Nope; await (and C++ co_await BTW too) is single-threaded concurrency (nothing is shared between threads, and overall the concept is close to fibers with a bit more intuitive semantics), which makes it an extremely good building block to build a shared-nothing concurrency (the one which doesn't suffer from all the troubles of shared-memory one).

> Go only pays lip service to that, Go is shared-memory concurrency

You're somewhat right, but actually there are two different things there - one is language as such (and indeed, goroutines are shared-memory :-( ); however, Go "best practices" effectively say "don't use it", and LOTS of ppl from different projects were telling me that they do work in shared-nothing way (enforcing it is a different story though <sigh />).

> Shared-nothing concurrency definitely is already happening.
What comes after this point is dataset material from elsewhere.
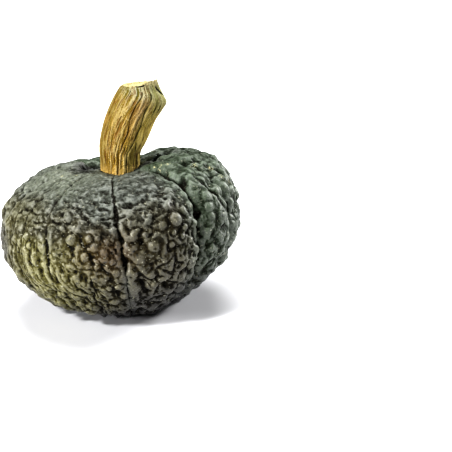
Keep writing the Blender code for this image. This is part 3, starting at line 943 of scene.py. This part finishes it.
# Its grooves: width and depth in mm, and then a path of angles in degrees, from the right
# edge by way of the front, and levels. The first is the slit beside the torn tip.
STALK_GROOVES = (
    (1.2, 3.6, (38, 10.3), (22, 9.7), (6, 9.1)),
    (1.0, 1.5, (147, 6.5), (146, 5), (144, 4), (138, 2.5), (136, 0.8)),
    (1.2, 1.7, (116, 5.4), (120, 4), (121, 2.5), (122, 0.8)),
    (1.0, 1.3, (123, 9.2), (126, 7.2)),
    (1.0, 1.6, (101, 5), (105, 3.3), (107, 1.5)),
    (1.4, 1.9, (91, 9.4), (96, 7), (94, 5.5), (87, 4.2), (93, 2.3), (97, 0.9)),
    (1.8, 2.4, (68, 9.3), (70, 6.6), (62, 4.9), (65, 3.3), (71, 2), (72, 0.8)),
    (1.3, 1.9, (51, 8.2), (45, 6.5), (39, 5.4), (40, 3.8), (37, 2), (36, 0.8)),
    (1.0, 1.4, (36, 7.6), (30, 6), (27, 4.5), (26, 2)),
    (0.9, 1.3, (58, 3.4), (47, 2.1), (47, 0.9)),
    (1.1, 1.4, (22, 6.8), (16, 4), (14, 1)),
    (0.8, 1.3, (133, 4.4), (130, 2.4), (129, 0.9)),
    (1.0, 1.3, (160, 7), (158, 4), (155, 1)),
    (0.9, 1.1, (170, 6), (168, 2)),
    (1.3, 1.9, (186, 8.5), (184, 5), (182, 1)),
    (1.0, 1.4, (203, 8), (200, 4), (198, 1)),
    (1.4, 2.1, (220, 9), (216, 5), (213, 1)),
    (1.1, 1.5, (238, 8), (234, 4.5), (232, 1)),
    (1.4, 2.2, (255, 9), (252, 5), (249, 1)),
    (1.0, 1.4, (274, 7.5), (270, 4), (268, 1)),
    (1.4, 2.1, (291, 9), (288, 5), (286, 1)),
    (1.1, 1.5, (309, 8), (306, 4), (304, 1)),
    (1.3, 2.0, (327, 8.6), (324, 5), (321, 1)),
    (1.1, 1.6, (345, 8), (341, 4), (338, 1)),
    (1.2, 1.7, (362, 7.6), (358, 4), (355, 1)),
)
# Each is a narrow slit with low flanks, drawn at a share of its width and depth, with a
# dark line that comes and goes in streaks. Streaks have a width and a length.
GROOVE_NARROWING = 0.55
GROOVE_SHALLOWING = 0.4
GROOVE_SLIT = 0.7
FLANK_WIDTH = 3.4
FLANK_SHARE = 0.3
LINE_WIDTH = 0.8
LINE_STRENGTH = 0.62
LINE_CHANGE = 0.9
LINE_STREAKS = (5 * MM, 7 * MM)
# Fine ribs, by their width, length and height, and dark threads sunk between them, which
# break off where a noise is low.
STRIAE = ((2.4 * MM, 26 * MM, 0.7 * MM), (1.3 * MM, 11 * MM, 0.5 * MM))
THREAD_STREAKS = (3.4 * MM, 26 * MM)
THREAD_DEPTH = 0.5 * MM
THREAD_FINENESS = 0.09
THREAD_BREAKS = (-0.25, 0.15)
BREAK_STREAKS = (5 * MM, 9 * MM)
# The corky patch, the rib that ends in a bulge, and the crack in the cut: angle and width
# in degrees, and level and height in levels.
CORKY_PATCH = (80, 14, 6.4, 2.6)
RIB_END = (16, 14, 8.4, 0.9)
CRACK = (94, 20, 10.68, 0.15)
RIB_END_HEIGHT = 1.6 * MM
CELL_SIZE = 2.6 * MM
CELL_HEIGHT = 0.45 * MM
# The foot flares and is crumbly, up to these levels.
FOOT_LEVELS = (0.7, 1.7)
FOOT_FLARE = 1.2 * MM
CRUMB_SIZE = 2.6 * MM
CRUMB_HEIGHT = 1.1 * MM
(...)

...in particular, with Node.js (which is ugly but still better than synchronized nightmare), C# await, and C++ co_await. As I told in one of my presentations (I think it was the CPPCON one on "8 different ways to do non-blocking"): you don't need to use Erlang to have reasonably-good concurrency :-). Overall, this sync-vs-async question is rather orthogonal to the programming language (heck, out of those 8 ways - which are largely equivalent to each other differing only in syntactic sugar - at least 2 will work even in asm).

> Async does not make things more testable.

It does - and very strictly too. Very briefly, async can be made reproducible, and whatever-is-reproducible, can be made testable; OTOH, making a non-trivial shared-memory program reproducible is next to impossible in any realistic environment (reproducibility ~= determinism, and thread context switches are non-deterministic at least for our purposes; heck, even VM guys weren't able to make them deterministic - which got lots of interesting implications which won't fit here). For discussion on determinism and testability - see my other presentation (ACCU 2017 one, on deterministic distributed systems or something).